Marvin Gaye > What’s Going On (1971) If Marvin Gaye had recorded nothing else, he would still stand tall among the giants of soul. This album was a concept album in which thematic ideas were presented in a song cycle. The album is something of a social protest, its ideas centered around narrative of hatred, suffering, drug abuse, poverty and injustice in the Vietnam War era. He was once quoted as saying he wanted to “write songs that reach the souls of the people.”
Donny Hathaway > Donny Hathaway (1971) If singing were a cure for manic-depression this Chicago-born singer might still be with us. He was 33 when he took his life, but he left this incredible album of pop, gospel and soul tunes that do no less than astound.
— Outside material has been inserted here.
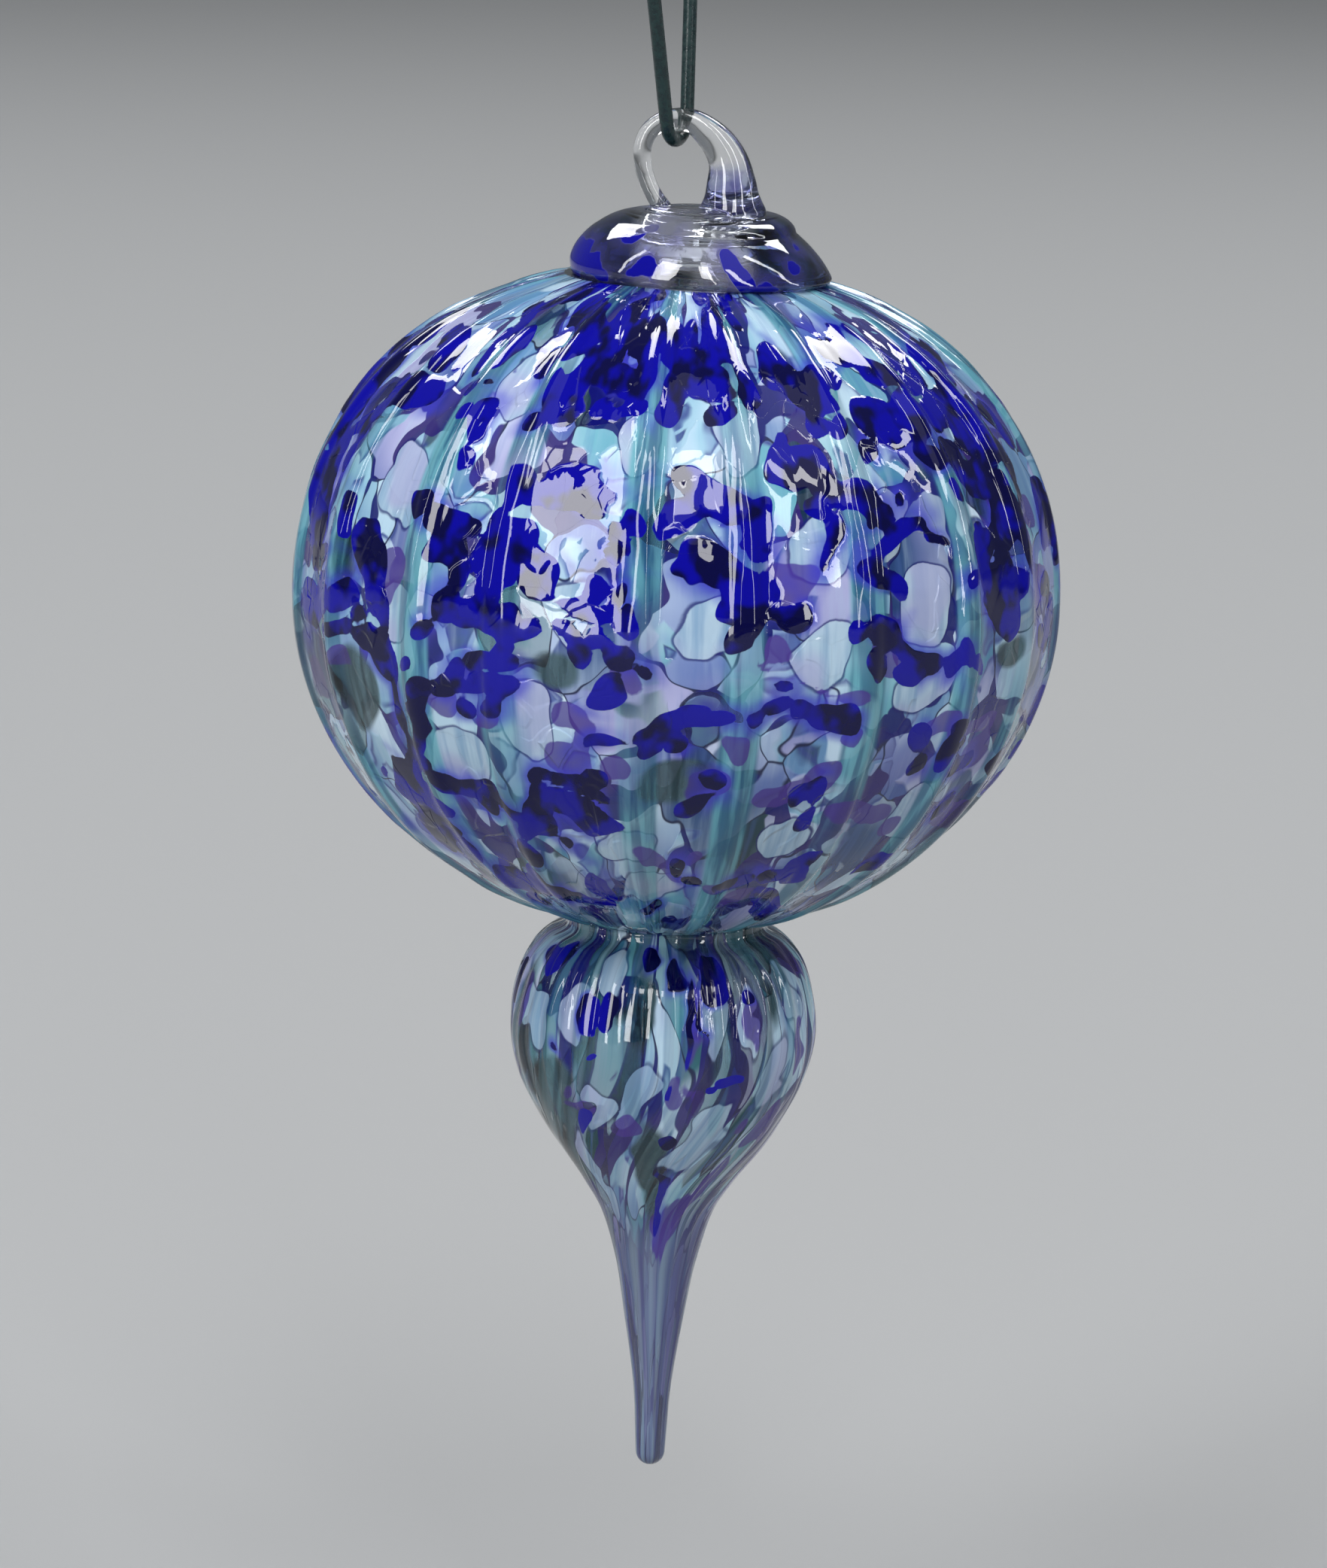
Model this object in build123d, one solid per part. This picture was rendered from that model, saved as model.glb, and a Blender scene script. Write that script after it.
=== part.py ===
from build123d import *

import os
from math import asin, cos, pi, radians, sin, sqrt

# Hand-blown glass ball ornament: a ribbed hollow globe with a shoulder dome, a drop finial, a clear
# glass hanging loop, and the coated wire hook that it hangs from.
#
# Millimetres, +Z up. The origin is the seat of the hook's upper crook, the point that rests on a
# branch. The glass is modelled about the globe's centre and then moved to its place below the hook.

# Globe, measured from its own centre
GLOBE_R = 40.0            # widest radius, between the ribs
TOP_HALF = 34.65          # half height of the upper half, to its flattened pole
TOP_POWER = 2.2           # superellipse exponent of the upper half
BOTTOM_HALF = 35.8
BOTTOM_POWER = 1.95
SHOULDER_Z = 33.4         # jack line below the shoulder dome
NECK_Z = -34.6            # jack line above the finial
NECK_R = 10.4
GLOBE_WALL = 1.6
THROAT_R = 8.2            # bore of the glass at both jack lines
PROFILE_SECTIONS = 19

# Optic ribs: degrees from the front, counted to the right, a little uneven as blown glass is
RIB_BEARINGS = [-61, -41, -26, -5, 10, 29, 48, 64, 83, 100,
                119, 137, 155, 173, 190, 209, 227, 245, 263, 281]
RIB_H = 0.55              # height of a rib at the equator
RIB_HALF_DEG = 2.6        # half the width of a rib
PANEL_POINTS = 3          # points that shape the panel between two ribs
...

The most prominent of the covers were his rendition of Leon Russell’s “A Song for You” and a gospel-inflected cover of Gladys Knight & the Pips’ “Giving Up”, written by Van McCoy.
Seatrain > Seatrain (1969) An earthy roots band that deftly fused rock with bluegrass. It’s a feel-good album, with violinist Richard Greene adding vibrant colors to a list of tunes that includes Lowell George’s “I’m Willing.”
Atomic Rooster > In Hearing of Atomic Rooster (1971) A British hard rock band with a revolving door of personnel that included drummers Carl Palmer and Ginger Baker, and singer Vincent Crane, created a music of intense excitement. Personally, I loved the drum tracks.
The Rolling Stones get two spots on my list: Let It Bleed (1969) Beggar’s Banquet (1968). From the first album, “Gimme Shelter” is simply the best rock ‘n’ roll song ever recorded. It is an incendiary anthem that speaks to its time. From Beggar’s Banquet comes “Sympathy for the Devil” and “Street Fighting Man,” two more classics from the quintessential rock band.
The Band > The Band (1969) On its own, after being the backup band for Bob Dylan, The Band offered an appealing blend of folk music and early rock and roll. Each of its members—Rick Danko, Garth Hudson, Richard Manuel, Robbie Robertson, and Levon Helm—brought a certain virtuosity to a unique musical form.
The problem with lists is not what’s included, but what isn’t. For that I apologize to scores of pop artists who have brought joy to all of us.